Beneath this instruction is a block of data; output from it exactly the lines that run from the one containing "its glove's place" through the one containing "obj.matrix_world = world", inclusive.

**RECORDED DATA**
# # # # #

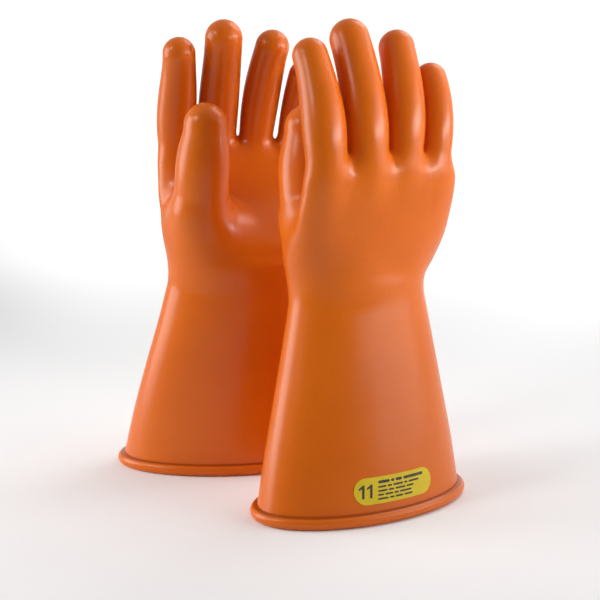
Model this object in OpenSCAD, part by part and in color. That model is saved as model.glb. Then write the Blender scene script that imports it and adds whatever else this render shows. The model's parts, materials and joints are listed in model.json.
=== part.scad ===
// A pair of electrical insulating gloves standing on their rolled cuffs, palms facing each other.
// Each glove is one dipped rubber shell, divided where it bends: wrist, knuckles and middle joints.
// All shapes are drawn for a right-hand glove with the thumb towards -X, the palm towards +Y and
// the fingers up. The left-hand glove is its mirror image, turned about Z and moved to its place.

/* [Rubber] */
// Thickness of the rubber wall
wall = 2; // [1.5:0.1:2.6]
// Gap left between sections that move against each other
joint_gap = 0.4; // [0.3:0.1:1]

/* [Cuff] */
// Half width of the cuff at the bead, along X
cuff_half_w = 86; // [80:1:92]
// Half depth of the cuff at the bead, along Y
cuff_half_d = 48; // [44:1:54]
// Radius of the rolled bead
bead_r = 4.5; // [3.5:0.1:5.5]

/* [Wrist] */
// Height of the wrist, the glove's narrowest place
wrist_z = 163; // [155:1:170]
// Half width of the wrist, along X
wrist_half_w = 54; // [50:1:58]
// Half depth of the wrist, along Y
wrist_half_d = 33; // [30:1:36]
// How far the wrist lies towards the little finger from the bead's centre
wrist_x = 9; // [5:1:11]
// How far the wrist lies towards the palm side from the bead's centre
wrist_y = 18.5; // [15:0.5:21]
// Half length of the stretch that bends at the wrist
wrist_bend = 16; // [14:1:18]

/* [Fingers] */
// Half length of the stretch that bends at each knuckle
knuckle_bend = 10; // [9:0.5:10]
// Half length of the stretch that bends at each middle joint
middle_bend = 11; // [10:0.5:11]
// Half length of the stretch that bends at the thumb's middle joint
thumb_middle_bend = 6.5; // [5:0.5:7.5]

/* [Label] */
// Length of the class label, round ends included
label_w = 68; // [50:1:72]
// Height of the class label
label_h = 19; // [15:1:22]
// Height of the label's middle above the ground
label_z = 24; // [22:1:30]
// Thickness of the label
label_t = 0.5; // [0.3:0.1:1]

/* [Pair] */
// Turn of the left-hand glove about Z
left_turn = -26; // [-30:1:-20]
// Place of the left-hand glove's bead centre from the right-hand one, along X
left_dx = -28; // [-36:1:-20]
// Place of the left-hand glove's bead centre from the right-hand one, along Y
left_dy = 149; // [145:1:160]

/* [Hidden] */
rubber_colour = [0.85, 0.42, 0.14];
bead_colour = [0.88, 0.46, 0.17];
label_colour = [0.83, 0.71, 0.2];
cuff_sides = 48;      // sides of the oval rings of the cuff, the wrist and the palm's foot
bead_sides = 12;      // sides of the bead's round section
finger_fn = 48;
hull_fn = 28;
dome_step = 11.25;    // angle between the steps of a fingertip's outline
overlap = 0.01;       // how far a cut runs past the solid it cuts
sheet = 0.5;          // thickness of the discs that the palm's hulls are stretched over
lip = 0.3;            // how much thicker the wall is where the palm opens into a finger
bead_z = bead_r * cos(180 / bead_sides);    // the bead stands on one narrow flat side
wrist_low = wrist_z - wrist_bend;
wrist_high = wrist_z + wrist_bend;

FINGERS = ["thumb", "index", "middle", "ring", "little"];
SIDES = ["right", "left"];

// A finger is given by three centres, the knuckle, the middle joint and the middle of the round
// tip, with the outer radius at each, and the half lengths of its two bends.
function finger(name) =
    name == "thumb" ? [[-20.5, 42, 241], [-18.7, 45, 264], [-18, 46, 277], 20.9, 18.8, 16.5,
                       knuckle_bend - 1, thumb_middle_bend] :
    name == "index" ? [[-38.5, -9, 272], [-37, -0.5, 300], [-36, 14, 329.5], 15.2, 14.9, 12.8,
                       knuckle_bend, middle_bend] :
    name == "middle" ? [[-5.5, -12.5, 274], [-3.5, -2.5, 306], [-1.5, 15.5, 341], 15.7, 15.6, 14.6,
                        knuckle_bend, middle_bend] :
    name == "ring" ? [[26.5, -14.5, 273], [30.5, -6.5, 303], [36.5, 10.5, 334.5], 14.6, 14.6, 13.3,
                      knuckle_bend, middle_bend] :
    [[55, -14, 268], [58.5, -8.5, 292], [62, 3, 312], 12.6, 12.4, 12,
     knuckle_bend - 1, middle_bend - 1];

function knuckle(f) = f[0];
function middle_joint(f) = f[1];
function tip_centre(f) = f[2];
function knuckle_r(f) = f[3];
function middle_r(f) = f[4];
function tip_r(f) = f[5];
function unit(v) = v / norm(v);
function base_way(f) = unit(middle_joint(f) - knuckle(f));
function tip_way(f) = unit(tip_centre(f) - middle_joint(f));
// Where each section of a finger ends, along its centre line
function knuckle_low(f) = knuckle(f) - f[6] * base_way(f);
function knuckle_high(f) = knuckle(f) + f[6] * base_way(f);
function middle_low(f) = middle_joint(f) - f[7] * base_way(f);
function middle_high(f) = middle_joint(f) + f[7] * tip_way(f);

// Outer half sizes and centre of the cuff's wall at height z: [half width, half depth, x, y]
function cuff_at(z) = let (t = (z - bead_z) / (wrist_z - bead_z))
    [cuff_half_w + t * (wrist_half_w - cuff_half_w),
     cuff_half_d + t * (wrist_half_d - cuff_half_d), t * wrist_x, t * wrist_y];

// An oval ring of points at height z, grown outwards by grow
function oval(size, z, grow = 0) = [for (i = [0 : cuff_sides - 1]) let (a = 360 * i / cuff_sides)
    [size[2] + (size[0] + grow) * cos(a), size[3] + (size[1] + grow) * sin(a), z]];

// The solid whose surface runs from ring to ring and back to the first one
module ring_loop(rings) {
    n = len(rings[0]);
    m = len(rings);
    polyhedron(
        points = [for (r = rings) each r],
        faces = [for (j = [0 : m - 1], i = [0 : n - 1])
            [j * n + i, ((j + 1) % m) * n + i, ((j + 1) % m) * n + (i + 1) % n, j * n + (i + 1) % n]],
        convexity = 4);
}

// An oval wall of the given thickness between two heights, following the cuff's taper
module oval_wall(low, high, grow = 0, thickness = wall) {
    ring_loop([oval(cuff_at(low), low, grow), oval(cuff_at(high), high, grow),
               oval(cuff_at(high), high, grow - thickness), oval(cuff_at(low), low, grow - thickness)]);
}

// Puts its children, which rise along Z from the origin, at a point and along a direction
module along(from, way) {
    translate(from)
        rotate([0, acos(way[2]), atan2(way[1], way[0])])
            children();
}

// A round bar or cone from one point to another
module bar(from, to, r1, r2) {
    along(from, unit(to - from))
        cylinder(h = norm(to - from), r1 = r1, r2 = r2, $fn = finger_fn);
}

// An open round tube from one point to another
module tube(from, to, r1, r2) {
    past = overlap * unit(to - from);
    difference() {
        bar(from, to, r1, r2);
        bar(from - past, to + past, r1 - wall, r2 - wall);
    }
}

// One of the oval rings of points along the corners of the bead's section, counted from its foot
function bead_ring(j) = let (a = -90 + 360 * (j + 0.5) / bead_sides)
    oval([cuff_half_w, cuff_half_d, 0, 0], bead_z + bead_r * sin(a), bead_r * cos(a));

module cuff_bead() {
    color(bead_colour) ring_loop([for (j = [0 : bead_sides - 1]) bead_ring(j)]);
}

// The cuff's wall stands on the bead's inner top face
module gauntlet() {
    high = cuff_at(wrist_low);
    color(rubber_colour)
        ring_loop([bead_ring(bead_sides / 2), oval(high, wrist_low), oval(high, wrist_low, -wall),
                   bead_ring(bead_sides / 2 + 1)]);
}

// The class label is a thin plate with round ends that follows the back of the cuff
module class_label() {
    seat = 0.05;
    color(label_colour) intersection() {
        oval_wall(2 * bead_z, wrist_low, label_t + seat, label_t);
        translate([0, 0, label_z]) rotate([90, 0, 0]) linear_extrude(height = 2 * cuff_half_d) {
            square([label_w - label_h, label_h], center = true);
            for (side = [-1, 1]) translate([side * (label_w - label_h) / 2, 0])
                circle(d = label_h, $fn = finger_fn);
        }
    }
}

module wrist_section() {
    color(rubber_colour) oval_wall(wrist_low, wrist_high - joint_gap);
}

// A flat oval disc used as a corner of the palm's hulls
module palm_oval(half_w, half_d, x, y, z) {
    translate([x, y, z]) linear_extrude(height = sheet)
        resize([2 * half_w, 2 * half_d]) circle(r = half_w, $fn = hull_fn);
}

// A thin disc across a finger's centre line, its upper face this far below the palm's end
module root_disc(f, below, inset) {
    along(knuckle_low(f) - (below + sheet) * base_way(f), base_way(f))
        cylinder(h = sheet, r = knuckle_r(f) - inset, $fn = hull_fn);
}

// The body of the hand from the wrist to the fingers' roots, with a web between each two of them,
// or its hollow where inset is the wall: the hollow runs out through the foot
module hand_block(inset = 0) {
    foot = cuff_at(wrist_high);
    for (name = ["index", "middle", "ring", "little"]) hull() {
        palm_oval(foot[0] - inset, foot[1] - inset, foot[2], foot[3], wrist_high - inset);
        palm_oval(57 - inset, 21 - inset, 11, -1, 215);
        root_disc(finger(name), inset, inset);
    }
}

// The ball of the thumb, from the wrist to the thumb's root, or its hollow
module thumb_block(inset = 0) {
    foot = cuff_at(wrist_high);
    hull() {
        palm_oval(30 - inset, 22 - inset, foot[2] - 20, foot[3] + 4, wrist_high - inset);
        palm_oval(23 - inset, 23 - inset, -23, 30, 205);
        root_disc(finger("thumb"), inset, inset);
    }
}

// The way through the web into a finger
module root_opening(f) {
    hull() {
        root_disc(f, 1.3 * wall, wall + lip);
        root_disc(f, -wall, wall + lip);
    }
}

module palm() {
    color(rubber_colour) difference() {
        union() {
            hand_block();
            thumb_block();
        }
        hand_block(wall);
        thumb_block(wall);
        for (name = FINGERS) root_opening(finger(name));
    }
}

// The stretch of a finger that bends at its knuckle
module knuckle_section(f) {
    color(rubber_colour)
        tube(knuckle_low(f) + joint_gap * base_way(f), knuckle_high(f), knuckle_r(f), knuckle_r(f));
}

module base_section(f) {
    color(rubber_colour)
        tube(knuckle_high(f), middle_low(f) - joint_gap * base_way(f), knuckle_r(f), middle_r(f));
}

// The stretch of a finger that bends at its middle joint: a piece of a ring, whose plane holds
// both directions of the finger and whose middle lies on the inside of the bend
module middle_section(f) {
    turn = acos(base_way(f) * tip_way(f));
    ring_r = f[7] / tan(turn / 2);
    up = unit(cross(base_way(f), tip_way(f)));
    out = cross(base_way(f), up);
    middle = middle_low(f) - ring_r * out;
    color(rubber_colour)
        multmatrix([for (i = [0 : 2]) [out[i], base_way(f)[i], up[i], middle[i]]])
            rotate_extrude(angle = turn, $fn = finger_fn)
                translate([ring_r, 0]) difference() {
                    circle(r = middle_r(f), $fn = finger_fn);
                    circle(r = middle_r(f) - wall, $fn = finger_fn);
                }
}

// Half the outline of a fingertip from its foot up and over its round end: [radius, height]
function tip_outline(r_foot, r_end, height) = concat([[r_foot, 0]],
    [for (a = [0 : dome_step : 90]) [r_end * cos(a), height + r_end * sin(a)]]);

module tip_section(f) {
    height = norm(tip_centre(f) - middle_high(f));
    inner = tip_outline(middle_r(f) - wall, tip_r(f) - wall, height);
    outer = tip_outline(middle_r(f), tip_r(f), height);
    color(rubber_colour) along(middle_high(f), tip_way(f))
        rotate_extrude($fn = finger_fn)
            polygon(concat(outer, [for (i = [len(inner) - 1 : -1 : 0]) inner[i]]));
}

// The pair's box runs over both beads, so its middle is worked out from them
function bead_reach(turn) = [
    norm([cuff_half_w * cos(turn), cuff_half_d * sin(turn)]) + bead_z,
    norm([cuff_half_w * sin(turn), cuff_half_d * cos(turn)]) + bead_z];
left_at = [left_dx, left_dy];
pair_low = [min(-bead_reach(0)[0], left_at[0] - bead_reach(left_turn)[0]), -bead_reach(0)[1]];
pair_high = [bead_reach(0)[0], left_at[1] + bead_reach(left_turn)[1]];
pair_middle = (pair_low + pair_high) / 2;

// Puts a right-hand piece in its glove's place
module place(side) {
    if (side == "right")
        translate([-pair_middle[0], -pair_middle[1], 0]) children();
    else
        translate([left_at[0] - pair_middle[0], left_at[1] - pair_middle[1], 0])
            rotate([0, 0, left_turn]) mirror([0, 1, 0]) children();
}

HAND_PARTS = ["cuff_bead", "gauntlet", "class_label", "wrist_section", "palm"];
FINGER_PARTS = ["knuckle", "base", "middle_joint", "tip"];

for (side = SIDES) place(side) {
    cuff_bead();
    gauntlet();
    class_label();
    wrist_section();
    palm();
    for (name = FINGERS) let (stem = str(side, "_", name), f = finger(name)) {
        knuckle_section(f);
        base_section(f);
        middle_section(f);
        tip_section(f);
    }
}
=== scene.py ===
"""Looks of a pair of electrical insulating gloves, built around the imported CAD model.

Each glove is one smooth dipped shell. It is described here as a distance field in the frame of
a right-hand glove (mm: thumb towards -X, palm towards +Y, fingers up, bead centre at the
origin), turned into a mesh once, and divided where the CAD model divides it. The left-hand
glove is its mirror image.
"""
import json
import math

import bmesh
import bpy
import numpy as np
import openvdb
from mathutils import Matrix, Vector


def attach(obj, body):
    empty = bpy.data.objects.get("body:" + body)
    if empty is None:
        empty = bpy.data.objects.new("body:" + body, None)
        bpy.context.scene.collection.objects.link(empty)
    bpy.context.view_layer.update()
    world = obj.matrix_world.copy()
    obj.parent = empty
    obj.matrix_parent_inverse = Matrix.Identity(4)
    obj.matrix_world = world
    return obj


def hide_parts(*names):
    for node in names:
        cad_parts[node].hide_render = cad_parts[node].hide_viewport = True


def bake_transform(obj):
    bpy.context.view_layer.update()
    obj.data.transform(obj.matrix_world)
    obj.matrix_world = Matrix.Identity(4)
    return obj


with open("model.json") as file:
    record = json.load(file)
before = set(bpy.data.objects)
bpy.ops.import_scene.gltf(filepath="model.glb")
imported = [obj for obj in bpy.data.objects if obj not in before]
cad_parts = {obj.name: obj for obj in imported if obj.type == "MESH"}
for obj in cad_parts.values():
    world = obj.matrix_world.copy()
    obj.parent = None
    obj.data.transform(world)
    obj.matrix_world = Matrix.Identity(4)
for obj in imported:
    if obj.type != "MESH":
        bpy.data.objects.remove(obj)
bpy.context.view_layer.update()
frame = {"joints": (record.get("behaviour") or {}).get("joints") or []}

# ---------------------------------------------------------------- camera
CAMERA_TURN = -32.7     # heading of the view about Z, in degrees
CAMERA_TILT = -10.9     # how far the view looks up, in degrees

cam_data = bpy.data.cameras.new("camera")
cam_data.lens = 84
cam_data.sensor_width = 36
camera = bpy.data.objects.new("camera", cam_data)
camera.location = (-0.5687, -0.8989, 0.347)
camera.rotation_euler = (math.radians(90 + CAMERA_TILT), 0, math.radians(CAMERA_TURN))
bpy.context.scene.collection.objects.link(camera)
bpy.context.scene.camera = camera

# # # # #

**EXPECTED ANSWER**
// Puts a right-hand piece in its glove's place
module place(side) {
    if (side == "right")
        translate([-pair_middle[0], -pair_middle[1], 0]) children();
    else
        translate([left_at[0] - pair_middle[0], left_at[1] - pair_middle[1], 0])
            rotate([0, 0, left_turn]) mirror([0, 1, 0]) children();
}

HAND_PARTS = ["cuff_bead", "gauntlet", "class_label", "wrist_section", "palm"];
FINGER_PARTS = ["knuckle", "base", "middle_joint", "tip"];

for (side = SIDES) place(side) {
    cuff_bead();
    gauntlet();
    class_label();
    wrist_section();
    palm();
    for (name = FINGERS) let (stem = str(side, "_", name), f = finger(name)) {
        knuckle_section(f);
        base_section(f);
        middle_section(f);
        tip_section(f);
    }
}
=== scene.py ===
"""Looks of a pair of electrical insulating gloves, built around the imported CAD model.

Each glove is one smooth dipped shell. It is described here as a distance field in the frame of
a right-hand glove (mm: thumb towards -X, palm towards +Y, fingers up, bead centre at the
origin), turned into a mesh once, and divided where the CAD model divides it. The left-hand
glove is its mirror image.
"""
import json
import math

import bmesh
import bpy
import numpy as np
import openvdb
from mathutils import Matrix, Vector


def attach(obj, body):
    empty = bpy.data.objects.get("body:" + body)
    if empty is None:
        empty = bpy.data.objects.new("body:" + body, None)
        bpy.context.scene.collection.objects.link(empty)
    bpy.context.view_layer.update()
    world = obj.matrix_world.copy()
    obj.parent = empty
    obj.matrix_parent_inverse = Matrix.Identity(4)
    obj.matrix_world = world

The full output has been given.